Goldman Sachs analysts Hongcen Wei, Daan Struyven, and Samantha Dart stated in their latest report that if the conflict persists, high-income importing countries will use their purchasing power to seize energy resources, while low-income countries like Bangladesh and Pakistan may lose out in the bidding process and face dual risks of energy and manufacturing shutdown.
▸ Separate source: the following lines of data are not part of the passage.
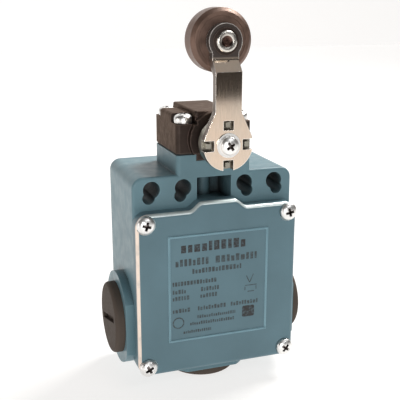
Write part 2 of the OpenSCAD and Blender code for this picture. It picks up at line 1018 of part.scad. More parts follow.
module contact_carrier() {
    color(ivory)
    difference() {
        slab([-carrier_half_w, carrier_half_w], carrier_y, [carrier_bottom, rod_bottom]);
        slab([-block_half_w, block_half_w], [bridge_y[0] - end_gap, bridge_y[1] + end_gap],
            [bridge_z - window_h / 2, bridge_z + window_h / 2]);
    }
}

module moving_bridge() {
    color(brass)
    difference() {
        slab([-bridge_half_l, bridge_half_l], bridge_y,
            [bridge_z - bridge_t / 2, bridge_z + bridge_t / 2]);
        for (x = [-1, 1])
            translate([x * contact_x, -bridge_mid, bridge_z - 1])
            cylinder(r = contact_r / 2 + snug, h = 2);
    }
}

module bridge_contacts() {
    color(silver)
    for (x = [-1, 1])
        translate([x * contact_x, -bridge_mid, 0]) {
            for (s = [-1, 1])
                translate([0, 0, bridge_z + s * (bridge_t + button_t) / 2])
                cylinder(r = contact_r, h = button_t, center = true);
            translate([0, 0, bridge_z])
            cylinder(r = contact_r / 2, h = bridge_t + 2 * eps, center = true);
        }
}

module bridge_springs() {
    gap = (window_h - bridge_t) / 2;
    color(steel)
    for (z = [bridge_z + bridge_t / 2, bridge_z - bridge_t / 2 - gap])
        translate([0, -bridge_mid, z])
        coil(bridge_spring_r, bridge_wire, gap, bridge_turns);
}

module carrier_spring() {
    color(steel)
    translate([0, -(carrier_y[0] + carrier_y[1]) / 2, channel_bottom])
    coil(carrier_spring_r, carrier_wire, carrier_bottom - channel_bottom, carrier_turns);
}

// One fixed contact: button, strip and terminal plate; side and row as +1 or -1
module fixed_contact(side, row) {
    strip_z = bridge_z + row * fixed_gap;
    plate_z = row > 0 ? [strip_z, strip_z + terminal_h] : [strip_z - terminal_h, strip_z];
    screw_z = row > 0 ? terminal_top : terminal_low;
    color(brass)
    mirror([side < 0 ? 1 : 0, 0, 0])
    difference() {
        union() {
            slab([contact_x - contact_r - strip_lip, chamber_half_w - end_gap], bridge_y,
                row > 0 ? [strip_z, strip_z + strip_t] : [strip_z - strip_t, strip_z]);
            slab([block_cover_half_w + strip_gap, chamber_half_w - end_gap], [bridge_y[0], terminal_y[1]],
                row > 0 ? [strip_z, strip_z + strip_t] : [strip_z - strip_t, strip_z]);
            slab([block_cover_half_w + strip_gap, chamber_half_w - end_gap], terminal_y, plate_z);
            translate([contact_x, -bridge_mid, row > 0 ? strip_z - button_t : strip_z])
            cylinder(r = contact_r, h = button_t);
        }
        translate([terminal_x, 0, screw_z])
        ycyl(m3_r + hole_fit, 0, front);
    }
}

module contact_upper_left() {
    fixed_contact(-1, 1);
}

module contact_upper_right() {
    fixed_contact(1, 1);
}

module contact_lower_left() {
    fixed_contact(-1, -1);
}

module contact_lower_right() {
    fixed_contact(1, -1);
}

module terminal_clamps() {
    color(zinc)
    at_terminals()
    difference() {
        slab([-clamp_w / 2, clamp_w / 2], [terminal_y[1], terminal_y[1] + clamp_t],
            [-clamp_w / 2, clamp_w / 2]);
        ycyl(m3_r + clearance, 0, front);
    }
}

module terminal_screws() {
    color(zinc)
    at_terminals()
    at_front(terminal_y[1] + clamp_t)
    pan_screw(terminal_head_r, terminal_head_h, m3_r, terminal_shank);
}

module block_screws() {
    color(zinc)
    for (x = [-1, 1])
        translate([x * block_screw_x, 0, block_screw_z])
        at_front(block_front)
        pan_screw(terminal_head_r, terminal_head_h, m3_r, block_front - block_screw_tip);
}

module ground_clamp() {
    color(zinc)
    translate([ground_x, 0, ground_z])
    difference() {
        slab([-clamp_w / 2, clamp_w / 2], [ground_boss_y, ground_boss_y + clamp_t],
            [-clamp_w / 2, clamp_w / 2]);
        ycyl(m3_r + clearance, 0, front);
    }
}

module ground_screw() {
    color(brass)
    translate([ground_x, 0, ground_z])
    at_front(ground_boss_y + clamp_t)
    pan_screw(terminal_head_r, terminal_head_h, m3_r, ground_boss_y - wall);
}

body_housing();
cover();
cover_gasket();
cover_screws();
head_housing();
head_gasket();
head_screws();
shaft_bushing();
centring_spring();
shaft();
cam();
cam_pin();
shaft_seal();
lever_hub();
lever_plate();
lever_washer();
lever_screw();
roller();
roller_axle();
axle_washers();
plunger_cup();
plunger_rod();
plunger_spring();
rod_seal();
plug_left();
plug_right();
plug_bottom();
plug_seals();
contact_base();
contact_cover();
contact_carrier();
moving_bridge();
bridge_contacts();
bridge_springs();
carrier_spring();
contact_upper_left();
contact_upper_right();
contact_lower_left();
contact_lower_right();
terminal_clamps();
terminal_screws();
block_screws();
ground_clamp();
ground_screw();
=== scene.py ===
import json
import math
import random

import bmesh
import bpy
from mathutils import Matrix, Vector


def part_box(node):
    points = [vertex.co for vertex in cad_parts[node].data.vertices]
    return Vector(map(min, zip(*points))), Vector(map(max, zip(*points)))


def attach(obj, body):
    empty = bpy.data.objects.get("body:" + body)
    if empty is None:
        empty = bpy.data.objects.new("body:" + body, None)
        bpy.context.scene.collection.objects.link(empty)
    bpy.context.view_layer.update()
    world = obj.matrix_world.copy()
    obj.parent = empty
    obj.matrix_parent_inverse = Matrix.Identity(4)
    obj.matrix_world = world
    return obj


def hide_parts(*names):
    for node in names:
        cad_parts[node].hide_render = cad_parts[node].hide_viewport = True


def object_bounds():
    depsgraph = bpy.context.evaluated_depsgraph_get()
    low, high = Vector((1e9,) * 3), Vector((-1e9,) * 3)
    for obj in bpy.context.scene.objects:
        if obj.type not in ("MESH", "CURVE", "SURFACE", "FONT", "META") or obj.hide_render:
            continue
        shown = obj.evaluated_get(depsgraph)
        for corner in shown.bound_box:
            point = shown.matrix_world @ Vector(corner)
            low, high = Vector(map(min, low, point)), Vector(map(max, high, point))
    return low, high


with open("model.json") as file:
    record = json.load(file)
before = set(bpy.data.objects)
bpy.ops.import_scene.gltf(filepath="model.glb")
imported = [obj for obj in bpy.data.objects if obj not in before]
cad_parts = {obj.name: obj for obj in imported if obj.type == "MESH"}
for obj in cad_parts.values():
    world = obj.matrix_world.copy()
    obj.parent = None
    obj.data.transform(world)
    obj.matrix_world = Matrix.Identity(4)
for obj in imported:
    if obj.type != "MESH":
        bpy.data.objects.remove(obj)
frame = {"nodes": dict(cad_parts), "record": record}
cad_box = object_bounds()
nodes = frame["nodes"]
MM = 0.001


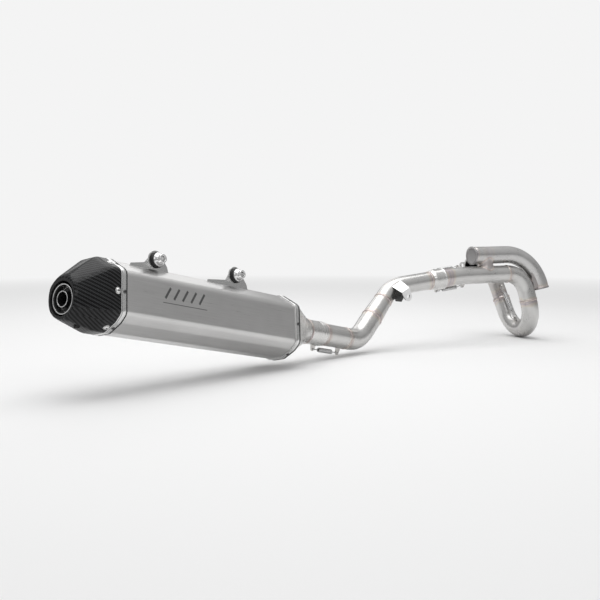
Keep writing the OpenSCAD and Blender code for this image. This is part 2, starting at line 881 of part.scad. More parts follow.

The rising cost of imports and anxieties over energy security are accelerating the global shift to local energy sources, making solar power a structurally bullish direction.
Meanwhile, some South Asian and Southeast Asian countries, lacking the capacity to deploy renewable energy quickly, are reverting to cheaper and more accessible coal, a trend expected to sustain global coal demand in the coming years.
Energy changes amid conflict: high-income countries grab resources, surge in solar and coal
Low-income countries face a higher risk of energy supply disruptions. After the EU sharply cut Russian gas imports in 2022 and shifted to LNG, global gas prices rose. Developed economies maintained imports with their purchasing power, but price-sensitive low-income countries like Bangladesh and Pakistan lost out in the bidding, leading to a substantial drop in LNG share. The report points out that by March 2026, oil and gas imports in most major importing countries have significantly declined year-on-year, and low-income economies will still face higher supply shortage risks after energy flows recover.
Solar energy is structurally bullish. The 2022 energy crisis unexpectedly accelerated global solar installations. China had already adjusted its transition path from "coal-to-gas" to "coal-to-renewables" before the crisis; Europe also accelerated its photovoltaic deployment. The Middle East conflict will drive economies further toward local energy, aligning closely with the structurally bullish outlook for solar and global electricity demand.
Coal demand is regaining support. Unlike developed economies, South Asian and Southeast Asian countries such as Vietnam, Pakistan, and Bangladesh showed a clear reversal from natural gas to coal after 2022. Lacking conditions for rapid expansion of renewables, these countries rely on cheaper and more available coal to ensure energy security. This trend will continue to support global coal demand in the coming years.
In the short term, the energy recovery process for low-income countries is more fragile; in the long term, deepening energy security anxiety will benefit both global solar capacity expansion and Asian coal demand—a seemingly contradictory yet parallel structural narrative, and the very complexity investors should be wary of in current energy investments.